* WHAT IS ASKED *
Examine each line of the data. Copy those that contain the string "manifold".

CAD and scene scripts
◇ ◇ ◇ ◇ ◇

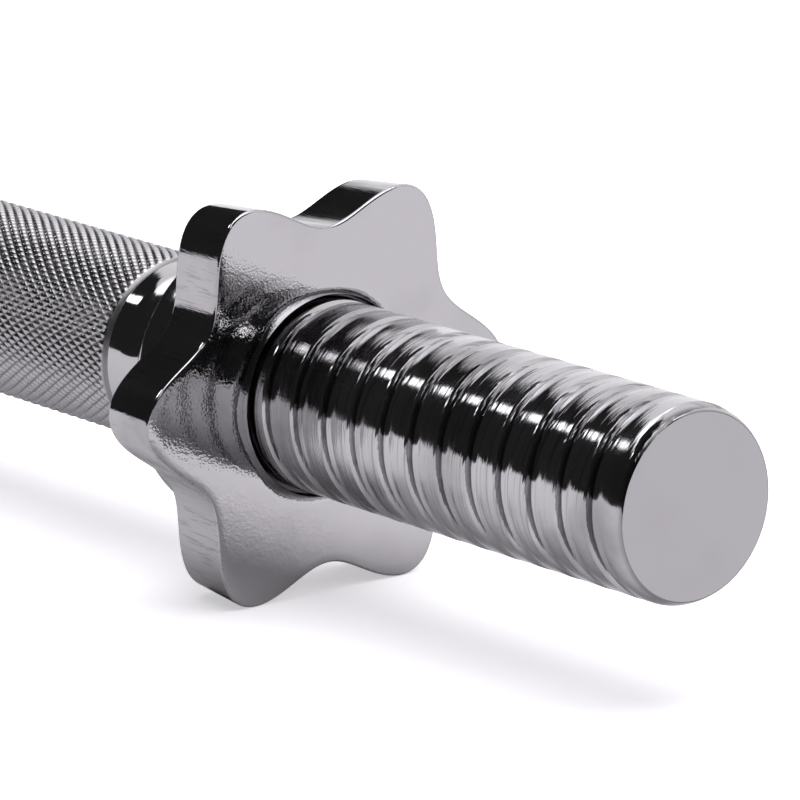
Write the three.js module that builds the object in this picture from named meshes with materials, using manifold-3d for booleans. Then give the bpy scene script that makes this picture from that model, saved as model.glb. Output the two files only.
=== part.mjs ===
// Adjustable dumbbell: a one-piece threaded bar with a knurled grip, two pinned inner collars and two
// six-lobed star nuts, each with a rubber ring let into its inner face.
//
// Millimetres, +Z up. The origin is the middle of the bar, on its axis, and +X runs along the bar.
// Everything on the left side is the right side turned half a turn about Z, so both threads are
// right-handed.

import * as THREE from 'three';
import { mergeVertices } from 'three/addons/utils/BufferGeometryUtils.js';
import Module from 'manifold-3d';

const wasm = await Module();
wasm.setup();

// Fineness of the round surfaces.
const TURN_STEPS = 20;
const LOBE_STEPS = 12;
const STEP_ANGLE = (2 * Math.PI) / TURN_STEPS;

// Gap left between pieces that touch, and the reach of a cutter past the surface that it cuts.
const GAP = 0.3;
const OVERCUT = 1;

// Bar.
const BAR_HALF_LENGTH = 152.5;
const BAR_RADIUS = 12.5;
const END_FACE_RADIUS = 11.6;
const END_ROUND_RADIUS = 12.2;
const END_ROUND_LENGTH = 0.6;
const END_TAPER_LENGTH = 2;
const GRIP_HALF_LENGTH = 50.8;
const GRIP_CHAMFER_LENGTH = 0.6;
const NECK_RADIUS = 12.1;
const NECK_COVE_START = 54;
const NECK_COVE_END = 57;
const NECK_WAIST_RADIUS = 11.5;

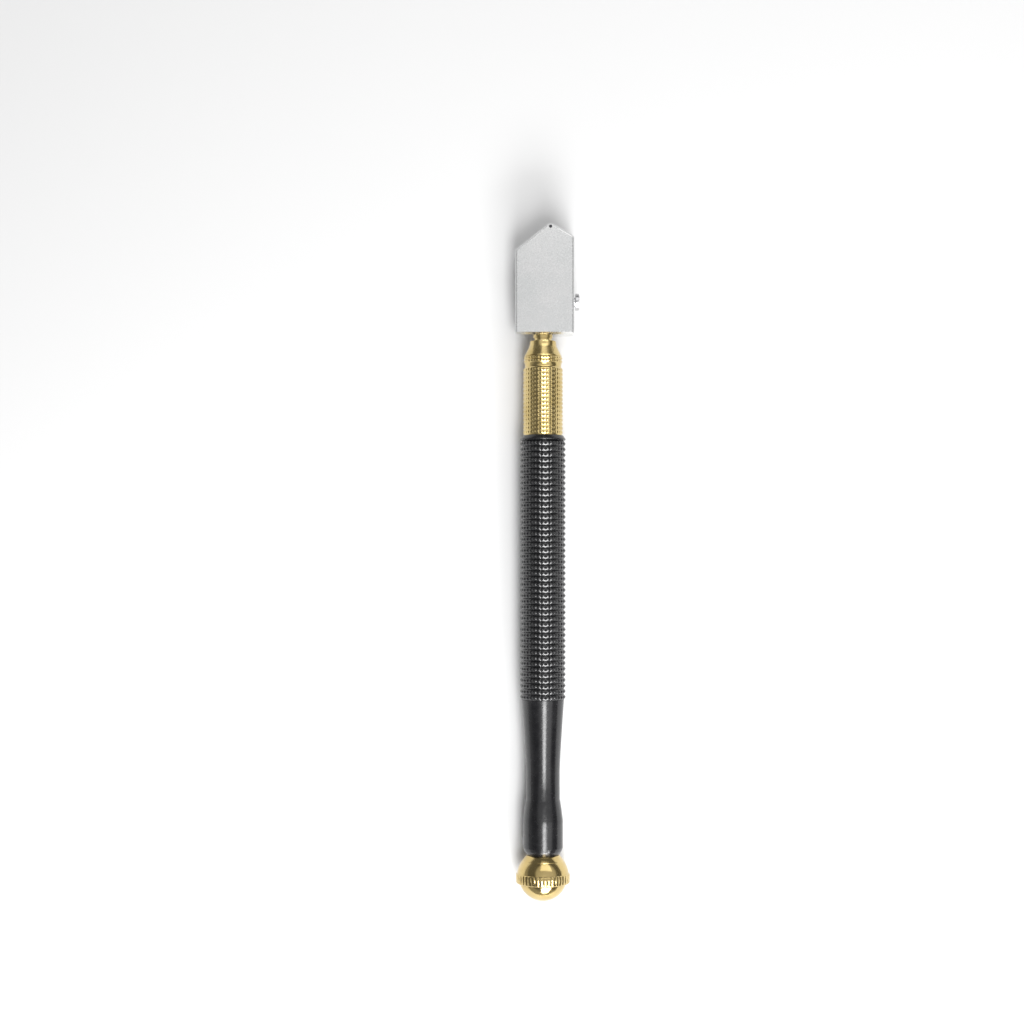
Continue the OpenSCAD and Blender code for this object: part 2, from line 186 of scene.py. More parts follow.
def new_piece(name, vertices, faces, crease=SHARP):
    """An object from a list of points and faces, smooth but for its sharp edges."""
    mesh = bpy.data.meshes.new(name)
    mesh.from_pydata(vertices, [], faces)
    mesh.validate()
    mesh.polygons.foreach_set("use_smooth", [True] * len(mesh.polygons))
    mesh.set_sharp_from_angle(angle=crease)
    piece = bpy.data.objects.new(name, mesh)
    bpy.context.scene.collection.objects.link(piece)
    return piece


def column_angles(columns):
    """The angle of each column of points round a turned piece."""
    return np.arange(columns) * TURN / columns


def turned(name, rows, columns, place=None, hollow=False, crease=SHARP):
    """A piece turned about the handle's axis, or about the Y axis of place.

    Each row is (y, radius), and its radius may be an array with one value for each
    column. A hollow piece's last row joins its first. Otherwise both ends close.
    """
    place = place or Matrix.Translation(AXIS)
    angles = column_angles(columns)
    across = np.cos(angles)
    up = np.sin(angles)
    rings = [np.stack([across * r, np.full(columns, y), up * r], axis=1) for y, r in rows]
    points = np.concatenate(rings)
    count = len(rows)
    walls = count if hollow else count - 1
    columns_at = np.arange(columns)
    next_at = (columns_at + 1) % columns
    faces = []
    for i in range(walls):
        a = i * columns
        b = ((i + 1) % count) * columns
        quads = np.stack([a + columns_at, b + columns_at, b + next_at, a + next_at], axis=1)
        faces.extend(quads.tolist())
    if not hollow:
        faces.append(columns_at.tolist())
        faces.append((columns_at[::-1] + (count - 1) * columns).tolist())
    matrix = np.array(place)
    points = points @ matrix[:3, :3].T + matrix[:3, 3]
    return new_piece(name, points.tolist(), faces, crease)


def knurl(low, high, rows, beads, crest, row_depth, bead_depth, steps, columns, bend):
    """Rows of rounded beads, cut apart by grooves round the piece and along it.

    Each row is drawn in steps. A larger bend gives flatter beads and sharper grooves.
    """
    meeting = 4
    part = column_angles(columns) / TURN * beads % 1
    across = bead_depth * np.abs(2 * part - 1) ** bend
    result = []
    for k in range(rows * steps + 1):
        down = row_depth * abs(2 * (k / steps % 1) - 1) ** bend
        dip = (across ** meeting + down ** meeting) ** (1 / meeting)
        result.append((low + (high - low) * k / (rows * steps), crest - dip))
    return result


def thread(start, end, pitch, crest, depth, columns, steps=8):
    """A screw thread between two places; a negative depth cuts into a bore's wall.

    Each turn is drawn in steps, and the groove fades out at both ends.
    """
    fade = 1.5 * pitch
    flank_slope = 1.6
    crest_flat = 0.3
    count = max(steps, round(abs(end - start) / pitch * steps))
    part = column_angles(columns) / TURN
    result = []
    for k in range(count + 1):
        y = start + (end - start) * k / count
        wave = np.abs(2 * ((y / pitch - part) % 1) - 1)
        strength = min(1, abs(y - start) / fade, abs(y - end) / fade)
        groove = np.clip(flank_slope * wave - crest_flat, 0, 1)
        result.append((y, crest - depth * strength * groove))
    return result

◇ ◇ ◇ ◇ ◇

* SOLVED EXERCISE *
Write the three.js module that builds the object in this picture from named meshes with materials, using manifold-3d for booleans. Then give the bpy scene script that makes this picture from that model, saved as model.glb. Output the two files only.
import Module from 'manifold-3d';